--- start of The data ---

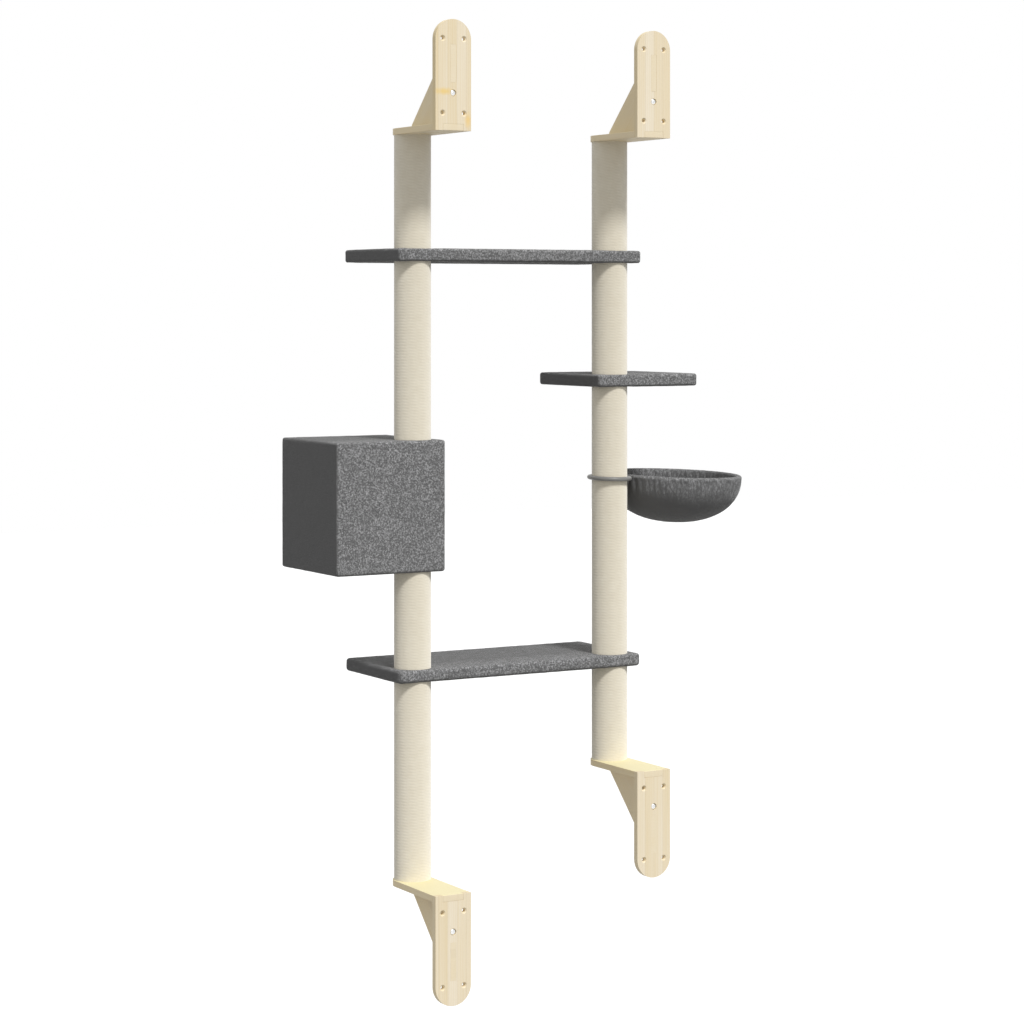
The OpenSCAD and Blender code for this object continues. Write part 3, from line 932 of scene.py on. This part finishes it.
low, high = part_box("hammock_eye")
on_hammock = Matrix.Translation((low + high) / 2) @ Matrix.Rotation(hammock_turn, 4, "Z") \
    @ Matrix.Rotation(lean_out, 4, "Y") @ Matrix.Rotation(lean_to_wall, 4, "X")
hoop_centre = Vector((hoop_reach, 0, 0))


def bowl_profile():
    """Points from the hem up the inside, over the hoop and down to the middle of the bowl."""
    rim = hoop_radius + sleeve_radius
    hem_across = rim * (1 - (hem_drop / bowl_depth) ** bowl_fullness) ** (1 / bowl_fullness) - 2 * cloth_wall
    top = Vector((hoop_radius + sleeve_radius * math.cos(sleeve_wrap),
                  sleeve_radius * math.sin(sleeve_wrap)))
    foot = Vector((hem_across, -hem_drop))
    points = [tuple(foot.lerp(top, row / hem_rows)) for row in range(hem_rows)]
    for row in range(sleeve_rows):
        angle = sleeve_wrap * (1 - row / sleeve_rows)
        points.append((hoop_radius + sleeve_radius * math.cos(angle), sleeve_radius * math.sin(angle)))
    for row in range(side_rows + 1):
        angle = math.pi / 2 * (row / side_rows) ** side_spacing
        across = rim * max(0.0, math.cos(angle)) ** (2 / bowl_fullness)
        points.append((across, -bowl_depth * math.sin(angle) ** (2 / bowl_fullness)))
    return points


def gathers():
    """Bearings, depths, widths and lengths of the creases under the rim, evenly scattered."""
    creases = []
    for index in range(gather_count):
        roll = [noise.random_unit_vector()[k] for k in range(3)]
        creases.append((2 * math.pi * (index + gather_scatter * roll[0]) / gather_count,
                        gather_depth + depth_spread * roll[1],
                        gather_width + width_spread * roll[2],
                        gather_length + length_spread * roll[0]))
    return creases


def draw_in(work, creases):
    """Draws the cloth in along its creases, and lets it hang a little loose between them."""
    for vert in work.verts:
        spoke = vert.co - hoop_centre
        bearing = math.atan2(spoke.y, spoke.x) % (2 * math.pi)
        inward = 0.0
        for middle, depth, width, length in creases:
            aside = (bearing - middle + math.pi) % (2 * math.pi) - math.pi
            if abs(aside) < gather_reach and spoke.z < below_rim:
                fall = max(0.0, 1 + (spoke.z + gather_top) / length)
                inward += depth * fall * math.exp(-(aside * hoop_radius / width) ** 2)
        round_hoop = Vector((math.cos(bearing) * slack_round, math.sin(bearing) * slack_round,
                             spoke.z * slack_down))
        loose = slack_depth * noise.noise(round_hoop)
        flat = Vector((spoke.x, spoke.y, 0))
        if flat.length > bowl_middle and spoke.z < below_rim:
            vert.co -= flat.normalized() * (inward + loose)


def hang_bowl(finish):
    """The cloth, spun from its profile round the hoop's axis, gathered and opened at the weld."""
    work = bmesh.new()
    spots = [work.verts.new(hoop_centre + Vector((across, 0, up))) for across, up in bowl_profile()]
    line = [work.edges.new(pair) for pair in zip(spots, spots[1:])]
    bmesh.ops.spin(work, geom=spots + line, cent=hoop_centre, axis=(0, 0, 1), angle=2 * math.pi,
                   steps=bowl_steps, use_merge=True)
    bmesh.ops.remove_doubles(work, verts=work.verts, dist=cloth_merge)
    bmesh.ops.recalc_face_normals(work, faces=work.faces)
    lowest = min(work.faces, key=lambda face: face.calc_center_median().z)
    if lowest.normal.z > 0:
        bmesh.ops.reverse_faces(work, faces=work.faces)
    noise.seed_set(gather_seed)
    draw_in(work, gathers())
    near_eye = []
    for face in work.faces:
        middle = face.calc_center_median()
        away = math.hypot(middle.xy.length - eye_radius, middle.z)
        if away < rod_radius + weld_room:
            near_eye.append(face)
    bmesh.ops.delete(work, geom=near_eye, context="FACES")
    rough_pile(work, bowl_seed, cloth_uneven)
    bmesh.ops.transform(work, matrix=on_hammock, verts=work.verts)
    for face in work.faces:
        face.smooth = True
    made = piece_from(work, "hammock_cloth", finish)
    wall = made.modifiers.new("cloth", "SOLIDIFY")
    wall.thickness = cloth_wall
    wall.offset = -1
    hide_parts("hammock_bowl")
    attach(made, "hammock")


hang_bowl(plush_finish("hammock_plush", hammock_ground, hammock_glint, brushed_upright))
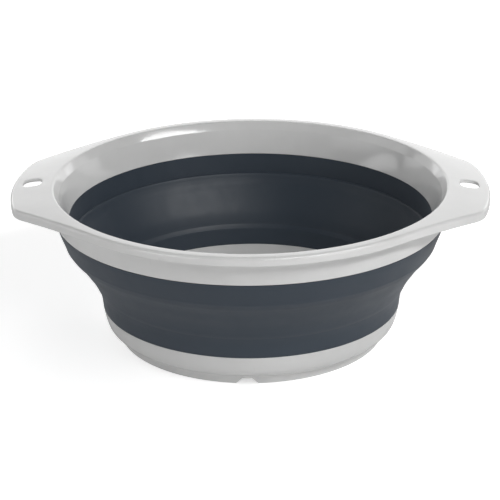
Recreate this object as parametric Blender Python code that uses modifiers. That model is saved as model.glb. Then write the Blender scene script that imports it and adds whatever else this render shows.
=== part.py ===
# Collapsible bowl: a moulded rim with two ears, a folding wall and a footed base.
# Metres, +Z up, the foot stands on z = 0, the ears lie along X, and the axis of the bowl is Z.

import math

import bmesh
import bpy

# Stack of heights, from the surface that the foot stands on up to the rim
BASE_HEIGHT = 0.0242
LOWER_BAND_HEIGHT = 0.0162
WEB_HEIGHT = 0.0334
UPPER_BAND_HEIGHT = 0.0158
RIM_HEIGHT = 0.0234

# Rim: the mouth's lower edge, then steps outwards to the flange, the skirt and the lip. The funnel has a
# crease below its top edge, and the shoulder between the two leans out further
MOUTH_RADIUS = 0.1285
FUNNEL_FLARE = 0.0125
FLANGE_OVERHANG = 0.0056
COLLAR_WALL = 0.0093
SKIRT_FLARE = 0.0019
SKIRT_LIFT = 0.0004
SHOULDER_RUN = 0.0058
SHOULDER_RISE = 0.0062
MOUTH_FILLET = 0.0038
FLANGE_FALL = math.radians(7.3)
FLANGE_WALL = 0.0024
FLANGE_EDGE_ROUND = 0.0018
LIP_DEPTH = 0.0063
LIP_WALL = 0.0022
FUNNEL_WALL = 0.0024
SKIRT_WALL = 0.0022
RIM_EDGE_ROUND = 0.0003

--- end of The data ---

Exercise objective:
Print from the first line through the line that contains "hoop_centre = Vector((hoop_reach, 0, 0))", please, including both, and leave out every line outside that stretch.

Solved problem:
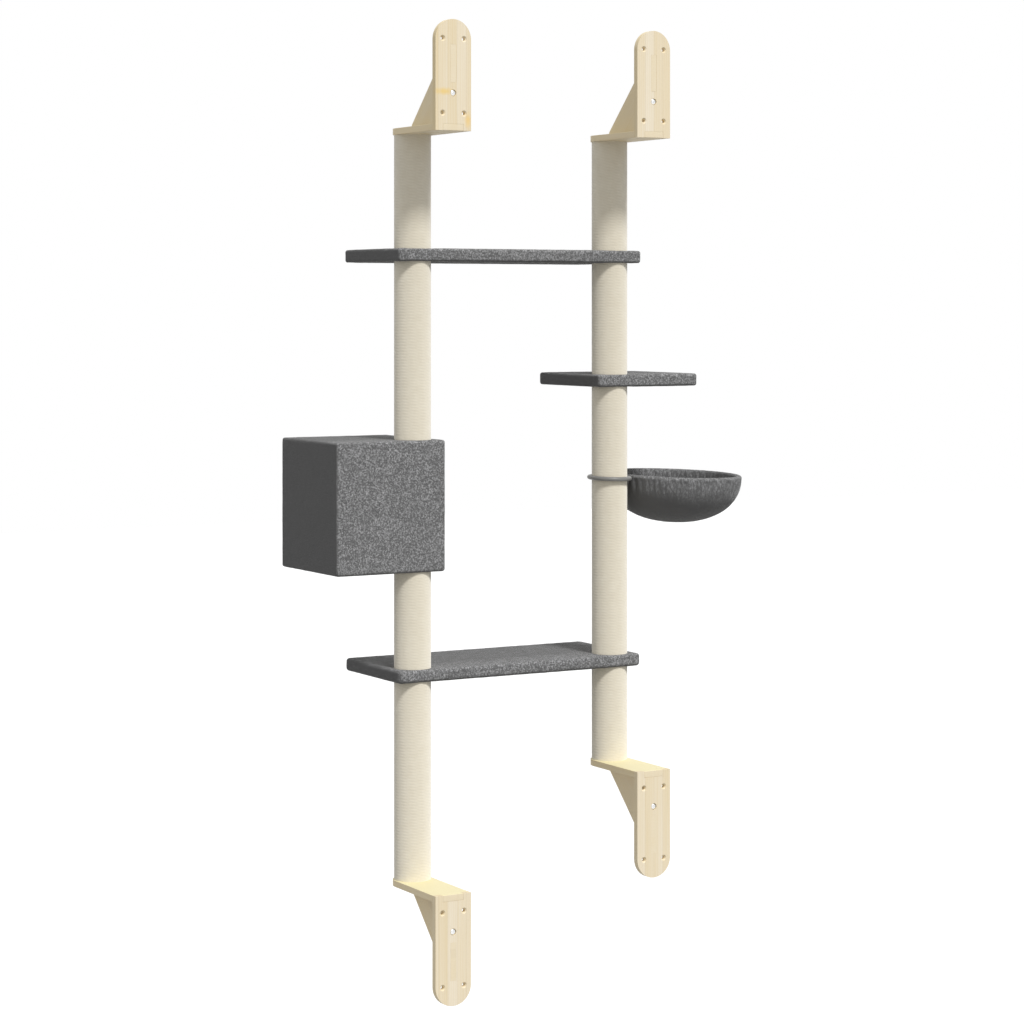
The OpenSCAD and Blender code for this object continues. Write part 3, from line 932 of scene.py on. This part finishes it.
low, high = part_box("hammock_eye")
on_hammock = Matrix.Translation((low + high) / 2) @ Matrix.Rotation(hammock_turn, 4, "Z") \
    @ Matrix.Rotation(lean_out, 4, "Y") @ Matrix.Rotation(lean_to_wall, 4, "X")
hoop_centre = Vector((hoop_reach, 0, 0))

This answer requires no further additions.